## STATED TASK
Below is a block of records; repeat all of them exactly.

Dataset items
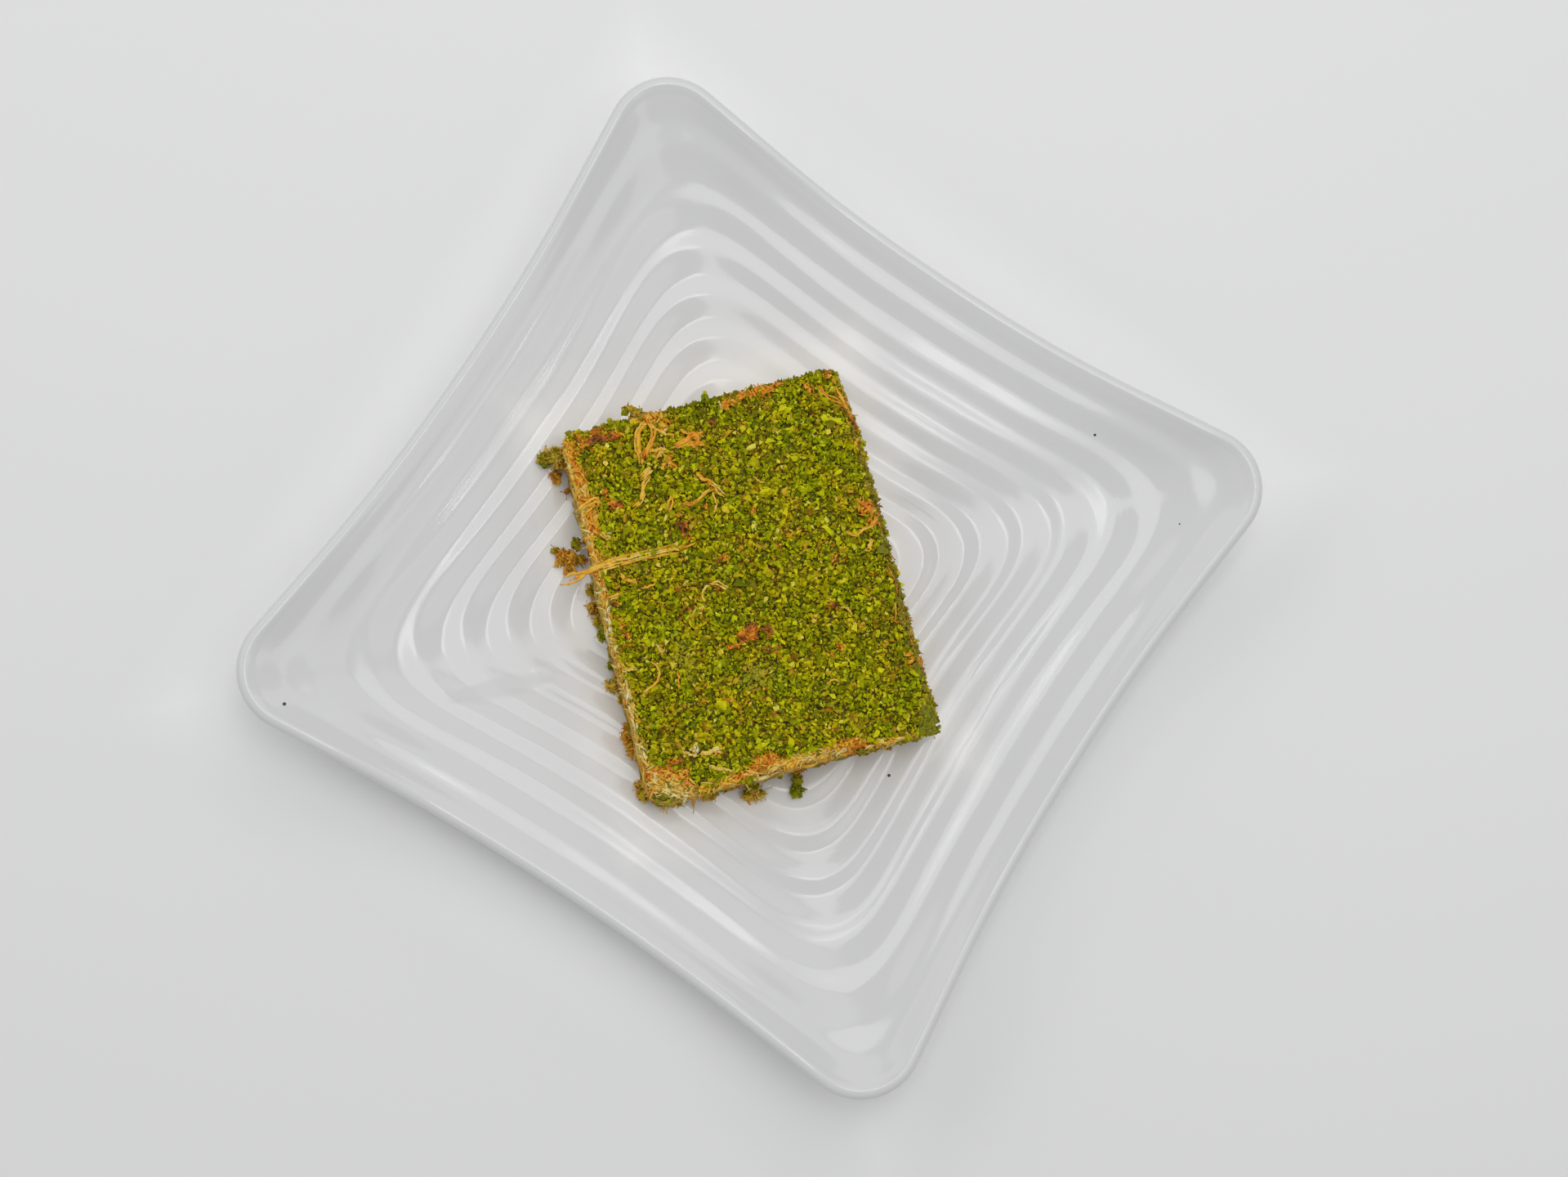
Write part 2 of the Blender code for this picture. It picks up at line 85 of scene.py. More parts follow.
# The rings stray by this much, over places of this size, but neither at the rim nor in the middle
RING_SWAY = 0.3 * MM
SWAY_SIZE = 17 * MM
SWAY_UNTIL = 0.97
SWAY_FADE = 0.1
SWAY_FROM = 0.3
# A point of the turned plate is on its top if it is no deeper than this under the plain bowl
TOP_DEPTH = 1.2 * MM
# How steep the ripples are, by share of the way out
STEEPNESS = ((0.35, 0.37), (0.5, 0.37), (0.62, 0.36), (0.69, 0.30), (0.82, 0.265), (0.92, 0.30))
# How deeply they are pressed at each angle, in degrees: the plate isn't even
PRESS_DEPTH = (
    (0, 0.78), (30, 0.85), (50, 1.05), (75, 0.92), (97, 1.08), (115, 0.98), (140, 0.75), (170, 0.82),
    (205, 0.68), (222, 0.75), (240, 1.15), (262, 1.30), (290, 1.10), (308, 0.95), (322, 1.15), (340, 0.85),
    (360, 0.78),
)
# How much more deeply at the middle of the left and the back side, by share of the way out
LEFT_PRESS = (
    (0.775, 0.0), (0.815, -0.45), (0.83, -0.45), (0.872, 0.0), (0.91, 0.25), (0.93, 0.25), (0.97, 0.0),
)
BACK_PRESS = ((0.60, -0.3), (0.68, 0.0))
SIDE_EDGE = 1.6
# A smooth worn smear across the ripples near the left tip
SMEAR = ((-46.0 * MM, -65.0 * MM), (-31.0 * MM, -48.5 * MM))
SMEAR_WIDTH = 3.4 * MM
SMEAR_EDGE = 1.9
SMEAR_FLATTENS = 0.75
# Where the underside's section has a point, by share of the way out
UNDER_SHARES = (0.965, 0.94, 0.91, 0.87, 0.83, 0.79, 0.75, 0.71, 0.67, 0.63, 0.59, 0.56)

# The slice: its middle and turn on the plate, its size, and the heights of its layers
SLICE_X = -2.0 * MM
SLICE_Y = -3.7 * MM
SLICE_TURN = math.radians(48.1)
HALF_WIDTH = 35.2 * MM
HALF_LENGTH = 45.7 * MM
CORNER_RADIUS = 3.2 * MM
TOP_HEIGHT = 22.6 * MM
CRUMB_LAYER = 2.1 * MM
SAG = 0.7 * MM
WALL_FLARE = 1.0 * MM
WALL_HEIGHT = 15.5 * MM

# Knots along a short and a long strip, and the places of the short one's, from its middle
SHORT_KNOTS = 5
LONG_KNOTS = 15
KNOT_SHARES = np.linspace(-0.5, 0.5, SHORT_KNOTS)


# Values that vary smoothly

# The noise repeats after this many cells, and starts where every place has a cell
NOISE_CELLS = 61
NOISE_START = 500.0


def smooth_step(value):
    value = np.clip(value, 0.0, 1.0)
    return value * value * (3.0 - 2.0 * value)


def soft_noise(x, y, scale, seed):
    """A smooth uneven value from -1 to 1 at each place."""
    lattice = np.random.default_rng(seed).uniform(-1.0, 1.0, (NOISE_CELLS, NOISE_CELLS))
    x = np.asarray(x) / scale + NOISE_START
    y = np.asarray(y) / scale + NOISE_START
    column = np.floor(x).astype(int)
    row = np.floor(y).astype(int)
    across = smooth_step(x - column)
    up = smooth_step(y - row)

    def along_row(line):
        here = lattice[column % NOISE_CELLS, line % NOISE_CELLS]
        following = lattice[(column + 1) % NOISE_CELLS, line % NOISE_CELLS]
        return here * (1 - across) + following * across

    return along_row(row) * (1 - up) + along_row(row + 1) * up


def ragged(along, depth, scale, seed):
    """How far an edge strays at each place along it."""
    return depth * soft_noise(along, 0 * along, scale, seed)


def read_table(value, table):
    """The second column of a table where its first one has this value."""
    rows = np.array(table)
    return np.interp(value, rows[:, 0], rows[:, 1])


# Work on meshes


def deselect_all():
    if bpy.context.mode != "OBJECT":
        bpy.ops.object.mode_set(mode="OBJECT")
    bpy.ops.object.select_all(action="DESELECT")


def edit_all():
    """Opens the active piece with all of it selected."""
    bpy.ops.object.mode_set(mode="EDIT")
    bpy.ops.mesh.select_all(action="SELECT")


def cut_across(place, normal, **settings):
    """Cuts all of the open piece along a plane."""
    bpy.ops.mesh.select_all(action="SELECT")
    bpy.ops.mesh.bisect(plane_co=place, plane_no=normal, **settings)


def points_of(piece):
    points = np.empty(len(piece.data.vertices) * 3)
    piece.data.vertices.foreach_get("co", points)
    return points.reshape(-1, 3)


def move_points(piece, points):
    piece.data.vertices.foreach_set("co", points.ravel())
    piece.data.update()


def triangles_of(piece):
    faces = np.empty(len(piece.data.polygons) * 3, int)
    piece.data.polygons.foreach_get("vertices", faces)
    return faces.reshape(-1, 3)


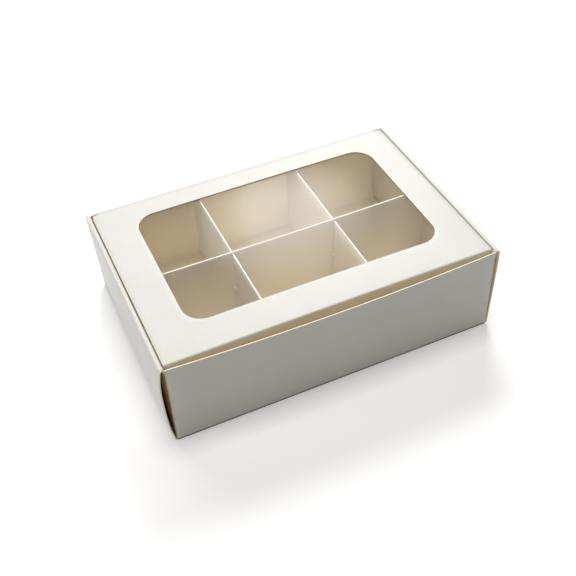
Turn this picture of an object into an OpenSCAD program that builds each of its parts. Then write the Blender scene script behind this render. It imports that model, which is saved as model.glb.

## WRITTEN SOLUTION
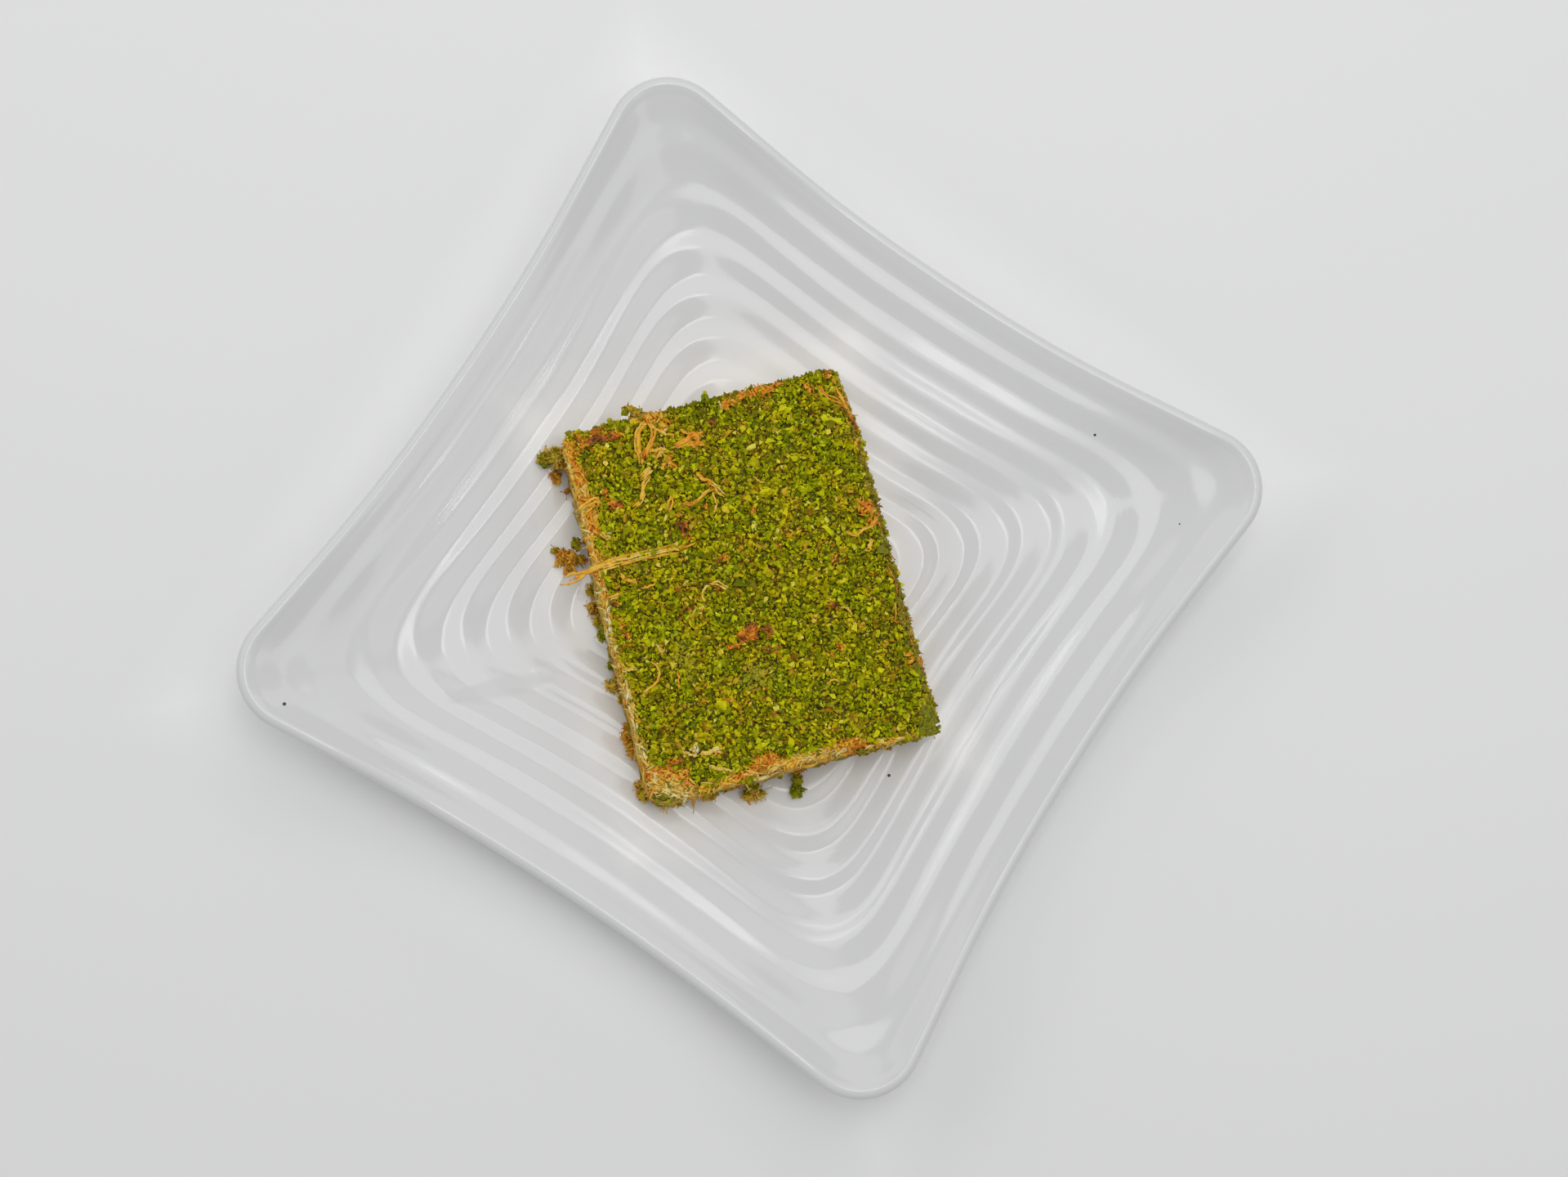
Write part 2 of the Blender code for this picture. It picks up at line 85 of scene.py. More parts follow.
# The rings stray by this much, over places of this size, but neither at the rim nor in the middle
RING_SWAY = 0.3 * MM
SWAY_SIZE = 17 * MM
SWAY_UNTIL = 0.97
SWAY_FADE = 0.1
SWAY_FROM = 0.3
# A point of the turned plate is on its top if it is no deeper than this under the plain bowl
TOP_DEPTH = 1.2 * MM
# How steep the ripples are, by share of the way out
STEEPNESS = ((0.35, 0.37), (0.5, 0.37), (0.62, 0.36), (0.69, 0.30), (0.82, 0.265), (0.92, 0.30))
# How deeply they are pressed at each angle, in degrees: the plate isn't even
PRESS_DEPTH = (
    (0, 0.78), (30, 0.85), (50, 1.05), (75, 0.92), (97, 1.08), (115, 0.98), (140, 0.75), (170, 0.82),
    (205, 0.68), (222, 0.75), (240, 1.15), (262, 1.30), (290, 1.10), (308, 0.95), (322, 1.15), (340, 0.85),
    (360, 0.78),
)
# How much more deeply at the middle of the left and the back side, by share of the way out
LEFT_PRESS = (
    (0.775, 0.0), (0.815, -0.45), (0.83, -0.45), (0.872, 0.0), (0.91, 0.25), (0.93, 0.25), (0.97, 0.0),
)
BACK_PRESS = ((0.60, -0.3), (0.68, 0.0))
SIDE_EDGE = 1.6
# A smooth worn smear across the ripples near the left tip
SMEAR = ((-46.0 * MM, -65.0 * MM), (-31.0 * MM, -48.5 * MM))
SMEAR_WIDTH = 3.4 * MM
SMEAR_EDGE = 1.9
SMEAR_FLATTENS = 0.75
# Where the underside's section has a point, by share of the way out
UNDER_SHARES = (0.965, 0.94, 0.91, 0.87, 0.83, 0.79, 0.75, 0.71, 0.67, 0.63, 0.59, 0.56)

# The slice: its middle and turn on the plate, its size, and the heights of its layers
SLICE_X = -2.0 * MM
SLICE_Y = -3.7 * MM
SLICE_TURN = math.radians(48.1)
HALF_WIDTH = 35.2 * MM
HALF_LENGTH = 45.7 * MM
CORNER_RADIUS = 3.2 * MM
TOP_HEIGHT = 22.6 * MM
CRUMB_LAYER = 2.1 * MM
SAG = 0.7 * MM
WALL_FLARE = 1.0 * MM
WALL_HEIGHT = 15.5 * MM

# Knots along a short and a long strip, and the places of the short one's, from its middle
SHORT_KNOTS = 5
LONG_KNOTS = 15
KNOT_SHARES = np.linspace(-0.5, 0.5, SHORT_KNOTS)


# Values that vary smoothly

# The noise repeats after this many cells, and starts where every place has a cell
NOISE_CELLS = 61
NOISE_START = 500.0


def smooth_step(value):
    value = np.clip(value, 0.0, 1.0)
    return value * value * (3.0 - 2.0 * value)


def soft_noise(x, y, scale, seed):
    """A smooth uneven value from -1 to 1 at each place."""
    lattice = np.random.default_rng(seed).uniform(-1.0, 1.0, (NOISE_CELLS, NOISE_CELLS))
    x = np.asarray(x) / scale + NOISE_START
    y = np.asarray(y) / scale + NOISE_START
    column = np.floor(x).astype(int)
    row = np.floor(y).astype(int)
    across = smooth_step(x - column)
    up = smooth_step(y - row)

    def along_row(line):
        here = lattice[column % NOISE_CELLS, line % NOISE_CELLS]
        following = lattice[(column + 1) % NOISE_CELLS, line % NOISE_CELLS]
        return here * (1 - across) + following * across

    return along_row(row) * (1 - up) + along_row(row + 1) * up


def ragged(along, depth, scale, seed):
    """How far an edge strays at each place along it."""
    return depth * soft_noise(along, 0 * along, scale, seed)


def read_table(value, table):
    """The second column of a table where its first one has this value."""
    rows = np.array(table)
    return np.interp(value, rows[:, 0], rows[:, 1])


# Work on meshes


def deselect_all():
    if bpy.context.mode != "OBJECT":
        bpy.ops.object.mode_set(mode="OBJECT")
    bpy.ops.object.select_all(action="DESELECT")


def edit_all():
    """Opens the active piece with all of it selected."""
    bpy.ops.object.mode_set(mode="EDIT")
    bpy.ops.mesh.select_all(action="SELECT")


def cut_across(place, normal, **settings):
    """Cuts all of the open piece along a plane."""
    bpy.ops.mesh.select_all(action="SELECT")
    bpy.ops.mesh.bisect(plane_co=place, plane_no=normal, **settings)


def points_of(piece):
    points = np.empty(len(piece.data.vertices) * 3)
    piece.data.vertices.foreach_get("co", points)
    return points.reshape(-1, 3)


def move_points(piece, points):
    piece.data.vertices.foreach_set("co", points.ravel())
    piece.data.update()


def triangles_of(piece):
    faces = np.empty(len(piece.data.polygons) * 3, int)
    piece.data.polygons.foreach_get("vertices", faces)
    return faces.reshape(-1, 3)


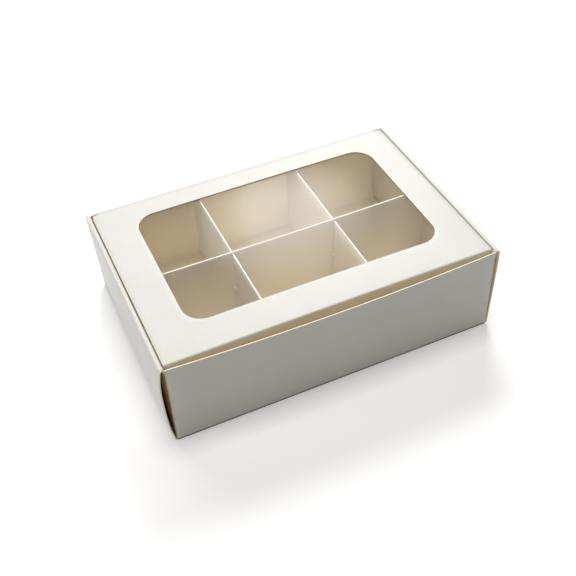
Turn this picture of an object into an OpenSCAD program that builds each of its parts. Then write the Blender scene script behind this render. It imports that model, which is saved as model.glb.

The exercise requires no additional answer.